Here is a sample of how to make your own serializer.
public class MyGeoObjectModeler : GeoObjectModeler { protected override Collection<MemberInfo> GetMembers(Type type, GeoObjectModelerMemberTypes memberTypes) { //...... } protected override void CreateMemberNode(string memberName, object memberValue, Type memberType, object memberOwner, GeoObjectNode memberNode) { //...... } protected override object CreateMemberObject(string memberName, Type memberType, object memberOwner, GeoObjectNode memberNode) { //...... } } public class MyGeoSerializer { private MyGeoObjectModeler myGeoObjectModeler; private XmlGeoSerializationFormatter formatter; private BindingFlags bindingFlags; public MyGeoSerializer() { myGeoObjectModeler = new MyGeoObjectModeler(); formatter = new XmlGeoSerializationFormatter(); bindingFlags = BindingFlags.NonPublic | BindingFlags.Instance | BindingFlags.Public | BindingFlags.DeclaredOnly; } public void Serialize(object serializationObject, string pathFileName) { GeoObjectModel model = myGeoObjectModeler.CreateModel(serializationObject, GeoObjectModelerMemberTypes.Fields, bindingFlags, GeoObjectModelerDefaultValueMode.ExcludeDefaultValues); using (FileStream fileStream = File.Create(pathFileName)) { formatter.Save(model, fileStream); } } }
The GeoObjectModeler has four events that allow you to enhance the GeoObjectModeler without having to
inherit from it. They provide additional pivot points or ways to track the progress of buiding a model.
Raised before the value of a member is built into a GeoObjectNode.
Raised after the value of a member is built into a GeoObjectNode.
Raised before the value of a member is recreated.
Raised after the value of a member is recreated.
The names are pretty straightforward; users can write event handlers for these events to alter the serialization or deserialization results.

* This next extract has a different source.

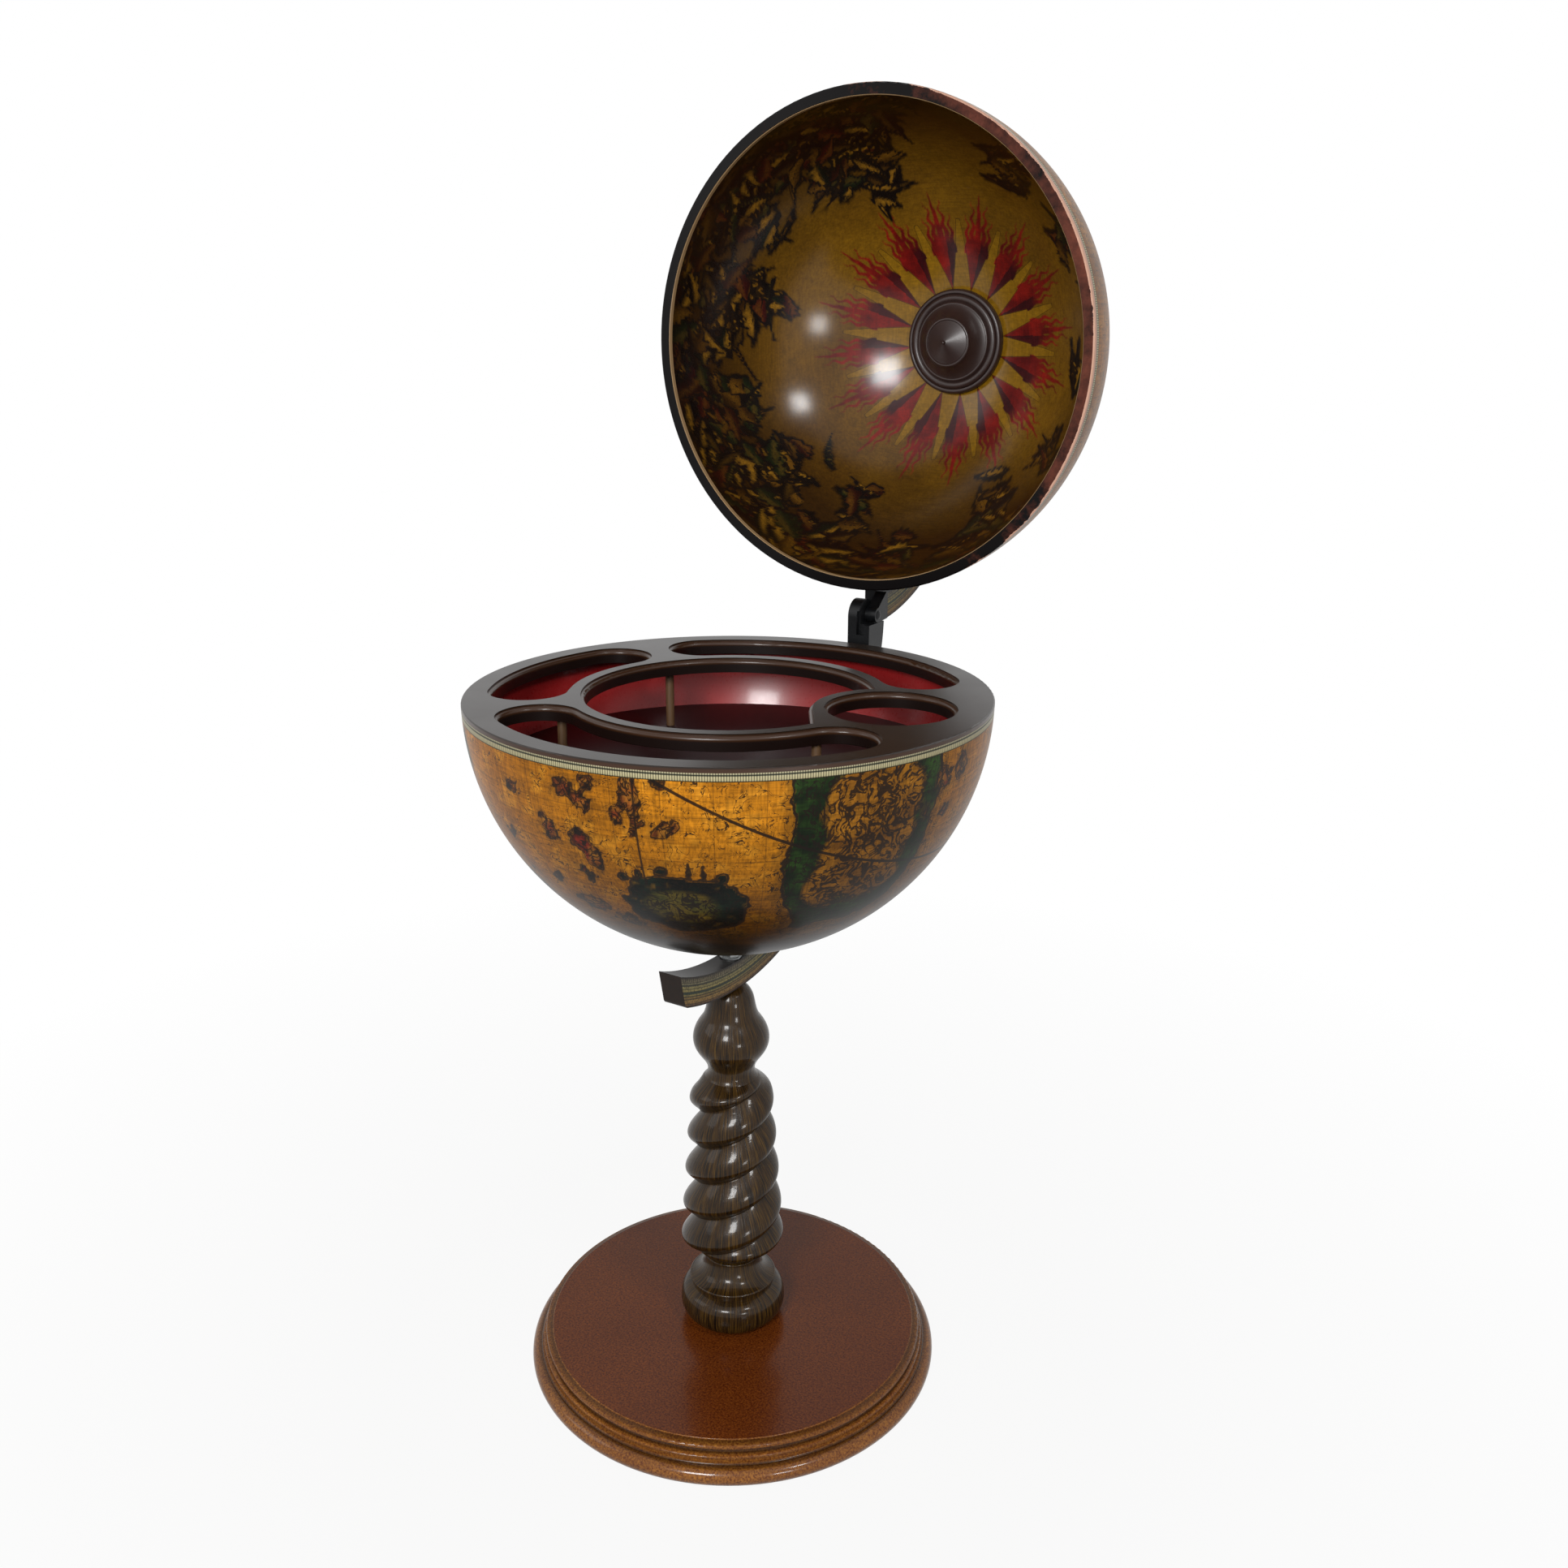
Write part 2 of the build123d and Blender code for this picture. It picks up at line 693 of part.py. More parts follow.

The GeoSerializer uses the XmlGeoSerializationFormatter by default, and it saves serialization results to XML documents. If you want the serialization results to be saved to other formats, you can implement your own GeoSerializationFormatter to do so. The GeoSerializationFormatter has two virtual methods:
Saves a GeoObjectModel to a stream.
Recreates a GeoObjectModel from a stream.